• Exercise aim:
Return the first line, the line containing "weld_gap = 0.2", and every line between them, exactly as they stand.

-- Raw data start --

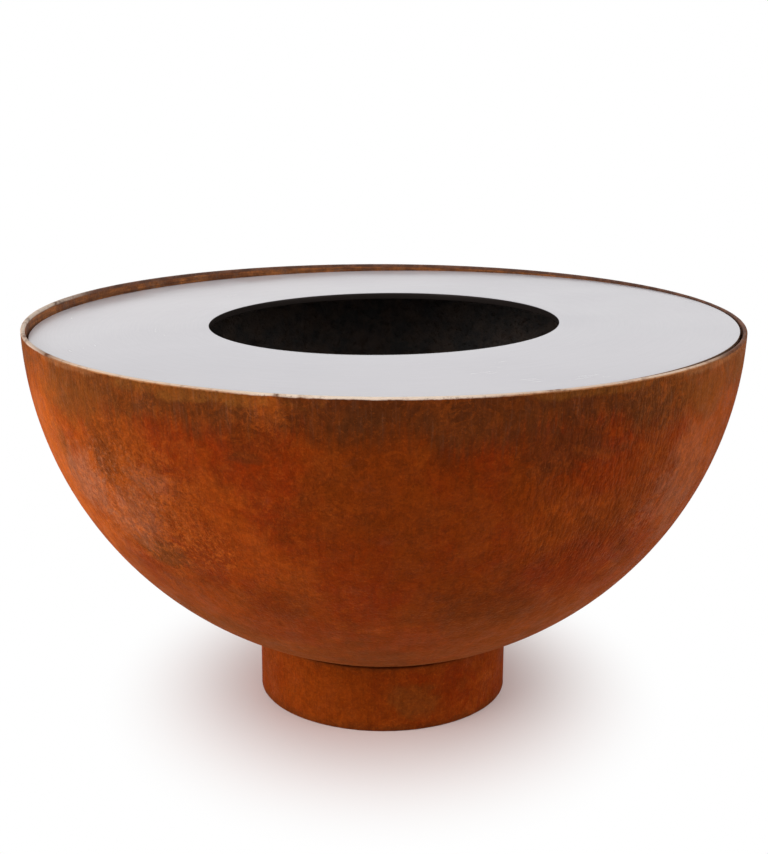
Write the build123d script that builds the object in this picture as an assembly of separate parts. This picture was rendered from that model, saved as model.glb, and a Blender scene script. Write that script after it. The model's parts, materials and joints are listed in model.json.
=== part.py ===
from build123d import *
from math import acos, asin, cos, radians, sin, sqrt, tan
import os

# Fire bowl on a base ring, with a ring-shaped plancha plate let into its lip.
# Millimetres, +Z up, front towards -Y, origin on the ground in the middle of the base ring.

# Fire bowl: a cap of a sphere, pressed from weathering steel
bowl_radius = 500.0
bowl_depth = 490.0
bowl_wall = 6.0
lip_break = 1.6
drain_hole_radius = 12.0

# Base ring: a strip rolled round, with a weld bead under the bowl on its inner side
ring_radius = 181.0
ring_height = 94.3
ring_wall = 8.0
ring_bead = 6.0
ring_notch_radius = 20.0
ring_seat_gap = 0.2

# Plancha plate: its top lies under the lip and leans a little, as its screws are set
plate_thickness = 10.0
plate_hole_radius = 246.0
plate_below_lip = 7.6
plate_edge_gap = 3.2
plate_edge_break = 1.0
plate_rise_right = 0.8
plate_rise_back = -0.35

# Plate supports: a pad on a gusset, welded to the wall of the bowl
support_count = 4
support_first_angle = 45.0
screw_from_plate_edge = 50.0
pad_width = 40.0
pad_corner_clip = 12.0
pad_thickness = 8.0
pad_below_plate = 32.0
gusset_thickness = 8.0
gusset_height = 62.0
gusset_nose = 8.0
gusset_nut_gap = 5.0
weld_gap = 0.2

# Levelling screws and their lock nuts, one to a pad
screw_radius = 6.0
screw_length = 60.0
screw_fit = 0.05
screw_travel = 8.0
hexagon_across_flats = 19.0
hexagon_edge_break = 1.5
head_height = 9.0
nut_height = 10.0
nut_gap = 0.3
plate_seat_gap = 0.3
plate_lift = 150.0

# Log grate: a hoop with square bars, which lifts out through the hole of the plate
grate_pass_gap = 26.0
hoop_height = 40.0
hoop_thickness = 6.0
bar_count = 7
bar_side = 12.0
cross_bar_height = 20.0
cross_bar_thickness = 8.0
cross_bar_offset = 100.0
leg_count = 4
leg_first_angle = 45.0
leg_side = 14.0
leg_below_hoop = 45.0
leg_weld_length = 20.0
grate_seat_gap = 0.3
grate_lift = 460.0

# Heights and radii that follow from the sizes above
ring_inner_radius = ring_radius - ring_wall
bowl_seat_radius = bowl_radius + ring_seat_gap
bowl_centre_height = ring_height + sqrt(bowl_seat_radius ** 2 - ring_inner_radius ** 2)
bowl_inner_radius = bowl_radius - bowl_wall
bowl_weld_radius = bowl_inner_radius - weld_gap
lip_height = bowl_centre_height - bowl_radius + bowl_depth


def reach_on_sphere(radius, height):
    """Distance from the upright axis to a sphere about the bowl's centre, at one height."""
    return sqrt(radius ** 2 - (bowl_centre_height - height) ** 2)


def height_on_sphere(radius, reach):
    """Height of the lower half of a sphere about the bowl's centre, at one reach."""
    return bowl_centre_height - sqrt(radius ** 2 - reach ** 2)


plate_top_height = lip_height - plate_below_lip
plate_radius = reach_on_sphere(bowl_inner_radius, plate_top_height - plate_thickness) - plate_edge_gap
slope_right = tan(radians(plate_rise_right))
slope_back = tan(radians(plate_rise_back))
screw_circle_radius = plate_radius - screw_from_plate_edge
plate_plane = Plane(origin=(0, 0, plate_top_height), z_dir=(-slope_right, -slope_back, 1))
pad_top_height = plate_top_height - plate_thickness - pad_below_plate
pad_underside = pad_top_height - pad_thickness

hoop_radius = plate_hole_radius - grate_pass_gap
hoop_inner_radius = hoop_radius - hoop_thickness
grate_inside = hoop_inner_radius - weld_gap
leg_outer_reach = sqrt(grate_inside ** 2 - (leg_side / 2) ** 2)
leg_foot_height = height_on_sphere(bowl_inner_radius, grate_inside) + grate_seat_gap
hoop_foot_height = leg_foot_height + leg_below_hoop
grate_top_height = hoop_foot_height + hoop_height
bar_height = grate_top_height - bar_side / 2
cross_bar_top = grate_top_height - bar_side - weld_gap


def plate_underside(x, y):
    """Height of the leaning plate's underside over one point of the ground."""
    lean = sqrt(1 + slope_right ** 2 + slope_back ** 2)
    return plate_top_height + x * slope_right + y * slope_back - plate_thickness * lean


def point_on_sphere(radius, angle):
    """Point of a sphere's section, at an angle up from its lowest point."""
    return (radius * sin(angle), bowl_centre_height - radius * cos(angle))


def sphere_arc(radius, first_angle, last_angle):
    """Arc of a sphere's section between two angles."""
    middle_angle = (first_angle + last_angle) / 2
    return ThreePointArc(
        point_on_sphere(radius, first_angle),
        point_on_sphere(radius, middle_angle),
        point_on_sphere(radius, last_angle),
    )


def turned(section):
    """Solid of a section drawn as (reach, height), turned about the upright axis."""
    return revolve(Plane.XZ * section, axis=Axis.Z)


def angles(count, first_angle):
    """Evenly spaced angles in degrees, counter-clockwise from the right-hand side."""
    return [first_angle + index * 360 / count for index in range(count)]


def make_fire_bowl():
    """Pressed bowl with the edges of its lip broken and a drain hole in its lowest point."""
    outer = sphere_arc(
        bowl_radius,
        asin(drain_hole_radius / bowl_radius),
        acos((bowl_centre_height - lip_height) / bowl_radius),
    )
    inner = sphere_arc(
        bowl_inner_radius,
        acos((bowl_centre_height - lip_height) / bowl_inner_radius),
        asin(drain_hole_radius / bowl_inner_radius),
    )
    lip = Line(outer @ 1, inner @ 0)
    drain = Line(inner @ 1, outer @ 0)
    section = make_face(outer + lip + inner + drain)
    lip_corners = section.vertices().sort_by(Axis.Y)[-2:]
    return turned(chamfer(lip_corners, lip_break))


def make_base_ring():
    """Rolled ring whose weld bead follows the bowl, with a drain notch at the back."""
    bead_reach = ring_inner_radius - ring_bead
    seat = sphere_arc(
        bowl_seat_radius,
        asin(ring_inner_radius / bowl_seat_radius),
        asin(bead_reach / bowl_seat_radius),
    )
    strip = Polyline(
        (ring_inner_radius, ring_height - ring_bead),
        (ring_inner_radius, 0),
        (ring_radius, 0),
        (ring_radius, ring_height),
        seat @ 0,
    )
    bead = Line(seat @ 1, strip @ 0)
    ring = turned(make_face(strip + seat + bead))
    notch = Rot(90, 0, 0) * Cylinder(ring_notch_radius, 2 * ring_radius)
    return ring - Pos(0, 2 * ring_radius, 0) * notch


def make_plancha_plate():
    """Ring-shaped cooking plate with broken edges, set on its leaning plane."""
    width = plate_radius - plate_hole_radius
    middle = (plate_radius + plate_hole_radius) / 2
    section = Pos(middle, -plate_thickness / 2) * Rectangle(width, plate_thickness)
    plate = turned(chamfer(section.vertices(), plate_edge_break))
    return plate_plane.location * plate


def make_support_pad():
    """Pad with clipped corners and the threaded hole of a levelling screw, on the +X side."""
    inner_reach = screw_circle_radius - pad_width / 2
    length = bowl_radius - inner_reach
    bar = Pos(inner_reach + length / 2, 0) * Rectangle(length, pad_width)
    nose_corners = bar.vertices().sort_by(Axis.X)[:2]
    hole = Pos(screw_circle_radius, 0) * Circle(screw_radius + screw_fit)
    outline = chamfer(nose_corners, pad_corner_clip) - hole
    pad = extrude(Pos(0, 0, pad_underside) * outline, pad_thickness)
    return pad & Pos(0, 0, bowl_centre_height) * Sphere(bowl_weld_radius)


def make_support_gusset():
    """Three-sided rib under a pad, whose long edge follows the wall of the bowl."""
    top = pad_underside - weld_gap
    inner_reach = screw_circle_radius + hexagon_across_flats / sqrt(3) + gusset_nut_gap
    foot_height = top - gusset_height
    foot_reach = reach_on_sphere(bowl_weld_radius, foot_height)
    outline = Polyline(
        (inner_reach, top),
        (inner_reach, top - gusset_nose),
        (foot_reach, foot_height),
        (bowl_radius, foot_height),
        (bowl_radius, top),
        close=True,
    )
    rib = extrude(Plane.XZ * make_face(outline), gusset_thickness / 2, both=True)
    return rib & Pos(0, 0, bowl_centre_height) * Sphere(bowl_weld_radius)


def make_hexagon(height):
    """Hexagon of a nut or head, standing on the ground, with its upper edges broken."""
    prism = extrude(RegularPolygon(hexagon_across_flats / 2, 6, major_radius=False), height)
    return chamfer(prism.faces().sort_by(Axis.Z)[-1].edges(), hexagon_edge_break)


def make_levelling_screw(head_top):
    """Screw whose hexagon head carries the plate."""
    head_foot = head_top - head_height
    shank = Pos(0, 0, head_foot - screw_length / 2) * Cylinder(screw_radius, screw_length)
    return Pos(0, 0, head_foot) * make_hexagon(head_height) + shank


def make_lock_nut():
    """Hexagon nut that locks a levelling screw from under its pad."""
    bore = Pos(0, 0, nut_height / 2) * Cylinder(screw_radius + screw_fit, nut_height)
    return Pos(0, 0, pad_underside - nut_gap - nut_height) * (make_hexagon(nut_height) - bore)


def make_grate_hoop():
    """Hoop of the log grate, rolled from flat bar."""
    section = Circle(hoop_radius) - Circle(hoop_inner_radius)
    return extrude(Pos(0, 0, hoop_foot_height) * section, hoop_height)


def inside_hoop(bar):
    """Cut a bar to the length that fits inside the hoop."""
    return bar & Pos(0, 0, grate_top_height) * Cylinder(grate_inside, 4 * hoop_height)


def make_grate_bar(offset):
    """Square bar across the hoop from front to back."""
    bar = Box(bar_side, 2 * hoop_radius, bar_side)
    return inside_hoop(Pos(offset, 0, bar_height) * bar)


def make_cross_bar(offset):
    """Flat bar on edge that carries the square bars from side to side."""
    bar = Box(2 * hoop_radius, cross_bar_thickness, cross_bar_height)
    return inside_hoop(Pos(0, offset, cross_bar_top - cross_bar_height / 2) * bar)


def make_grate_leg():
    """Square leg inside the hoop on the +X side, standing on the bowl's curved floor."""
    length = leg_below_hoop + leg_weld_length
    leg_centre = (leg_outer_reach - leg_side / 2, 0, leg_foot_height + length / 2)
    return Pos(leg_centre) * Box(leg_side, leg_side, length)


def make_supports():
    """Pads, gussets, levelling screws and lock nuts, numbered counter-clockwise."""
    pieces = {}
    for index, angle in enumerate(angles(support_count, support_first_angle), start=1):
        x = screw_circle_radius * cos(radians(angle))
        y = screw_circle_radius * sin(radians(angle))
        screw = make_levelling_screw(plate_underside(x, y) - plate_seat_gap)
        pieces[f"support_pad_{index}"] = Rot(0, 0, angle) * make_support_pad()
        pieces[f"support_gusset_{index}"] = Rot(0, 0, angle) * make_support_gusset()
        pieces[f"levelling_screw_{index}"] = Pos(x, y, 0) * Rot(0, 0, angle) * screw
        pieces[f"lock_nut_{index}"] = Pos(x, y, 0) * Rot(0, 0, angle) * make_lock_nut()
    return pieces


def make_log_grate():
    """Hoop, bars, cross bars and legs of the log grate."""
    pieces = {"grate_hoop": make_grate_hoop()}
    bar_pitch = 2 * hoop_inner_radius / (bar_count + 1)
    for index in range(1, bar_count + 1):
        pieces[f"grate_bar_{index}"] = make_grate_bar(index * bar_pitch - hoop_inner_radius)
    pieces["grate_cross_bar_front"] = make_cross_bar(-cross_bar_offset)
    pieces["grate_cross_bar_back"] = make_cross_bar(cross_bar_offset)
    for index, angle in enumerate(angles(leg_count, leg_first_angle), start=1):
        pieces[f"grate_leg_{index}"] = Rot(0, 0, angle) * make_grate_leg()
    return pieces


parts = {
    "fire_bowl": make_fire_bowl(),
    "base_ring": make_base_ring(),
    "plancha_plate": make_plancha_plate(),
}
parts.update(make_supports())
parts.update(make_log_grate())

os.makedirs("parts", exist_ok=True)
for name, shape in parts.items():
    shape.label = name
    export_step(shape, f"parts/{name}.step")
print(len(parts), "pieces, lip", round(lip_height, 2), "plate radius", round(plate_radius, 2))
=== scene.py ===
"""Dress the packed fire pit with its plancha plate, and light it for its pictures.

The object is in metres, in the frame of the solids: +Z up along the bowl's axis and the front
towards -Y. Its origin is on the ground, in the middle of the base ring's foot.
"""
import json
import logging
import math
from collections.abc import Callable
from dataclasses import dataclass, replace
from enum import Enum

import bpy
from mathutils import Matrix, Vector


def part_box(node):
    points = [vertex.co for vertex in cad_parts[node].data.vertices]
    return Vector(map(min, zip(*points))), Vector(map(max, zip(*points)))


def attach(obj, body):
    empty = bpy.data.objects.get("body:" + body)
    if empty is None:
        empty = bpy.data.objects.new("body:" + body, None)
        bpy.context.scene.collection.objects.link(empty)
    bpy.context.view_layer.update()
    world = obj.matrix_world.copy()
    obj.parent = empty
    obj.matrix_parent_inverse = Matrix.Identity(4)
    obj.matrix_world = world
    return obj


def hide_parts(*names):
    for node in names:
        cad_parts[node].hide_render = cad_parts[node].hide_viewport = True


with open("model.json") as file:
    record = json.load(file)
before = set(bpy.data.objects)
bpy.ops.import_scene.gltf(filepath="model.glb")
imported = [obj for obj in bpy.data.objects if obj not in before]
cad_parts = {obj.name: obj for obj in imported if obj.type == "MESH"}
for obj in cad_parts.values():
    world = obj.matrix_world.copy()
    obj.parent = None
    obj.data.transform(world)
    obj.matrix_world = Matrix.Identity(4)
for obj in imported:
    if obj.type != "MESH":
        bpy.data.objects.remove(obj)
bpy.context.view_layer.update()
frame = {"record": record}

log = logging.getLogger("fire_pit")

Colour = tuple[float, float, float]
Point = tuple[float, float]
Route = Callable[[float], Vector]

MM = 0.001
SUPPORT_COUNT = 4

# How far bowl and plate stay inside the boxes of their solids
INSET = 0.1 * MM


class Body(Enum):
    """Bodies of the packed model that pieces ride on."""

    BOWL = "bowl_and_base"
    PLATE = "plate"
    GRATE = "grate"
    SCREW = "screw_{}"


# Geometry helpers, each a short run of Blender's own operators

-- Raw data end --

• Solution to this problem:
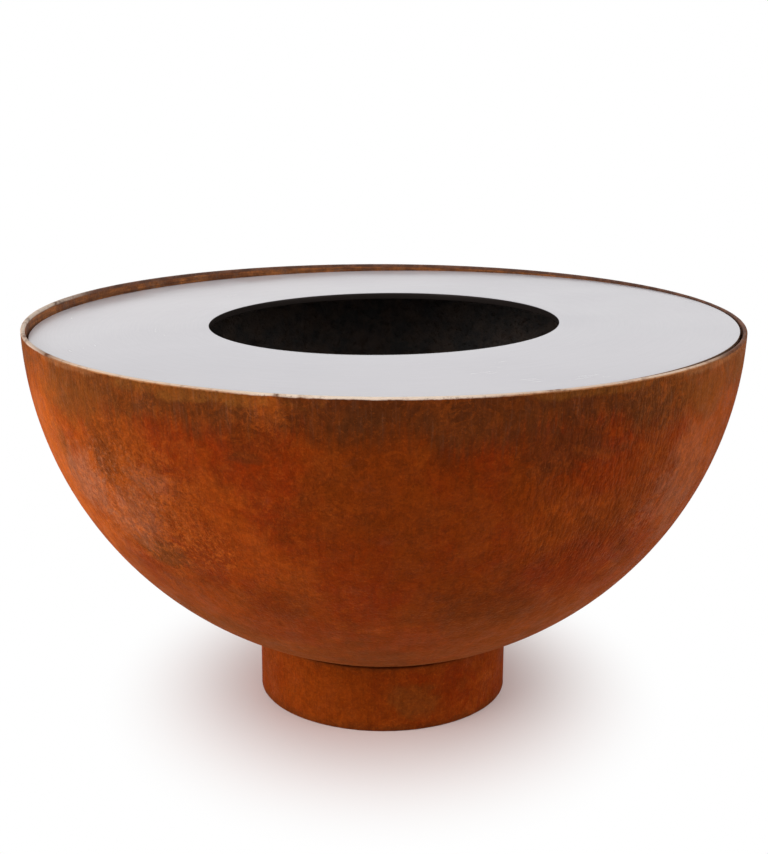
Write the build123d script that builds the object in this picture as an assembly of separate parts. This picture was rendered from that model, saved as model.glb, and a Blender scene script. Write that script after it. The model's parts, materials and joints are listed in model.json.
=== part.py ===
from build123d import *
from math import acos, asin, cos, radians, sin, sqrt, tan
import os

# Fire bowl on a base ring, with a ring-shaped plancha plate let into its lip.
# Millimetres, +Z up, front towards -Y, origin on the ground in the middle of the base ring.

# Fire bowl: a cap of a sphere, pressed from weathering steel
bowl_radius = 500.0
bowl_depth = 490.0
bowl_wall = 6.0
lip_break = 1.6
drain_hole_radius = 12.0

# Base ring: a strip rolled round, with a weld bead under the bowl on its inner side
ring_radius = 181.0
ring_height = 94.3
ring_wall = 8.0
ring_bead = 6.0
ring_notch_radius = 20.0
ring_seat_gap = 0.2

# Plancha plate: its top lies under the lip and leans a little, as its screws are set
plate_thickness = 10.0
plate_hole_radius = 246.0
plate_below_lip = 7.6
plate_edge_gap = 3.2
plate_edge_break = 1.0
plate_rise_right = 0.8
plate_rise_back = -0.35

# Plate supports: a pad on a gusset, welded to the wall of the bowl
support_count = 4
support_first_angle = 45.0
screw_from_plate_edge = 50.0
pad_width = 40.0
pad_corner_clip = 12.0
pad_thickness = 8.0
pad_below_plate = 32.0
gusset_thickness = 8.0
gusset_height = 62.0
gusset_nose = 8.0
gusset_nut_gap = 5.0
weld_gap = 0.2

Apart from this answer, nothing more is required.